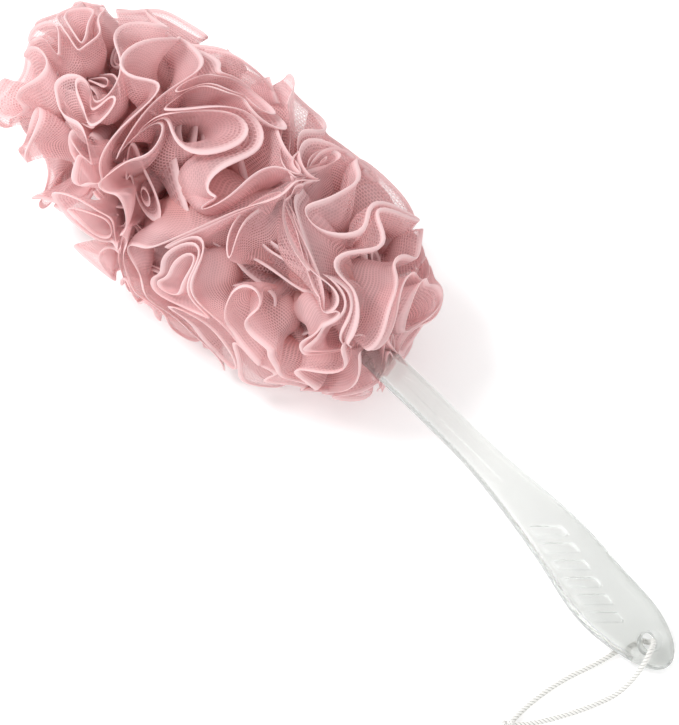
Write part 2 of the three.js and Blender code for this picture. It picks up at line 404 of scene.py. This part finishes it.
def evenly(line, step):
    """A closed line again, with points a step apart and its small kinks smoothed away, and its length."""
    for _ in range(LINE_SMOOTHING):
        line = (np.roll(line, 1, 0) + 2 * line + np.roll(line, -1, 0)) / 4
    closed = np.vstack([line, line[:1]])
    far = np.concatenate([[0], np.linalg.norm(np.diff(closed, axis=0), axis=1).cumsum()])
    count = max(int(far[-1] / step), 12)
    at = np.linspace(0, far[-1], count, endpoint=False)
    return np.stack([np.interp(at, far, closed[:, k]) for k in range(3)], 1), far[-1]


SHORTEST_FOLD = 68 * MM
NARROWEST_FOLD = 4.2 * MM
RIM_RADIUS = 0.38 * MM
RETURN_GAP = 5 * MM
# Each tier is one length of netting tube, laid flat before it was gathered on its tie
# The first tier's net is gathered no nearer than this to the head's end
GATHER_DEPTH = 58 * MM
# Net below this height is pressed together, so that it stays above the floor
LOWEST_NET = 8 * MM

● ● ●

▶ The request
Your task is to repeat the data exactly, with nothing left out.

▶ Answer to this task
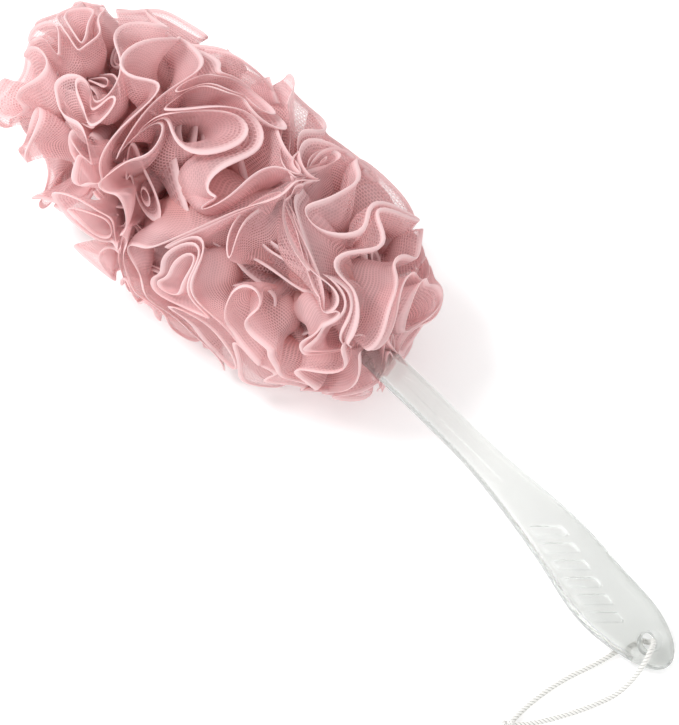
Write part 2 of the three.js and Blender code for this picture. It picks up at line 404 of scene.py. This part finishes it.
def evenly(line, step):
    """A closed line again, with points a step apart and its small kinks smoothed away, and its length."""
    for _ in range(LINE_SMOOTHING):
        line = (np.roll(line, 1, 0) + 2 * line + np.roll(line, -1, 0)) / 4
    closed = np.vstack([line, line[:1]])
    far = np.concatenate([[0], np.linalg.norm(np.diff(closed, axis=0), axis=1).cumsum()])
    count = max(int(far[-1] / step), 12)
    at = np.linspace(0, far[-1], count, endpoint=False)
    return np.stack([np.interp(at, far, closed[:, k]) for k in range(3)], 1), far[-1]


SHORTEST_FOLD = 68 * MM
NARROWEST_FOLD = 4.2 * MM
RIM_RADIUS = 0.38 * MM
RETURN_GAP = 5 * MM
# Each tier is one length of netting tube, laid flat before it was gathered on its tie
# The first tier's net is gathered no nearer than this to the head's end
GATHER_DEPTH = 58 * MM
# Net below this height is pressed together, so that it stays above the floor
LOWEST_NET = 8 * MM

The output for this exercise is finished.